Mas mesmo esse caminho tem se mostrado difícil, segundo Félix.
"A gente está analisando todas medidas infralegais... Estamos ouvindo várias associações para ver o que se pode ser feito de maneira infralegal, mas não sei se é assim que o caso vai ser resolvido", apontou.
"Você teria que fazer um pacto, mas você não tem como pactuar com todo mundo. Alguém sempre pode entrar na Justiça e a solução continuar sem ir para a frente, sem ser implantada."
O secretário-executivo do Ministério de Minas e Energia acrescentou que a Empresa de Pesquisa Energética (EPE) tem buscado mediar esse acordo, mas um dos pontos-chave que travam avanços é o fato de que com isso as elétricas precisarão assumir custos dos quais hoje estão livres devido às liminares vigentes.
"Eu sei que a EPE está procurando fazer um movimento... Está procurando propor uma solução negociada.

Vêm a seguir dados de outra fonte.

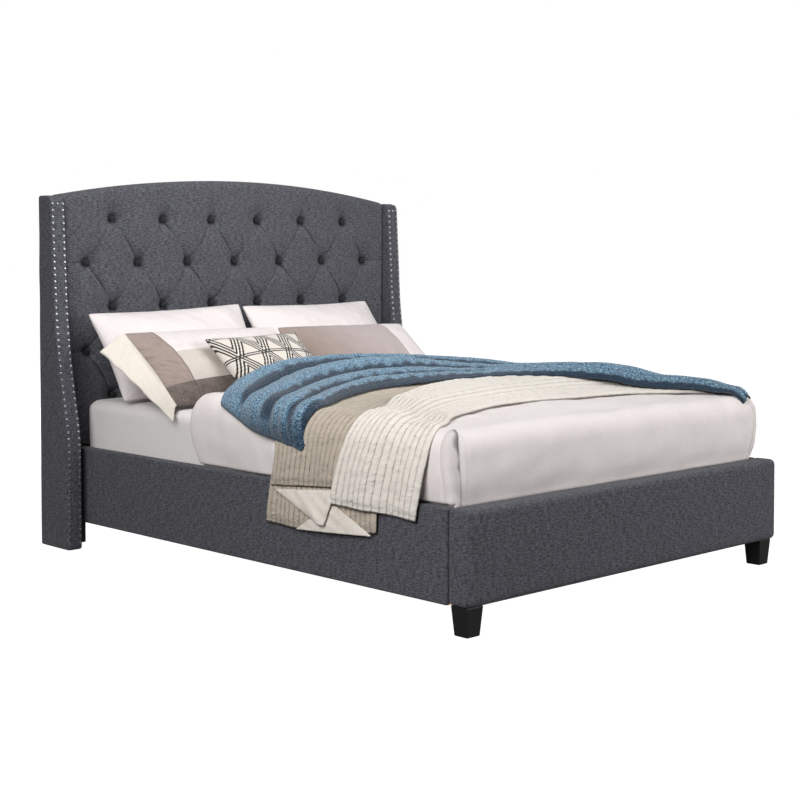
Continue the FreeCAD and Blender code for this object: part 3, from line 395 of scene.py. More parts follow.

Agora, tudo alguém vai ter que pagar uma conta, e ninguém quer pagar conta nenhuma. Isso não fecha. A União não tem dinheiro, as empresas não podem arcar com tudo e o consumidor também não", afirmou.
Ele acrescentou, no entanto, que a pasta de Minas e Energia seguirá em busca de uma solução para a briga judicial sobre o risco hidrológico e afirmou que "tem gente jogando a toalha antes da luta".
O governo e as empresas têm pressa nas conversas porque existe uma previsão da CCEE de que os valores envolvidos na disputa judicial podem mais que dobrar, para 13 bilhões de reais até o final do ano caso não seja negociada uma saída para o impasse.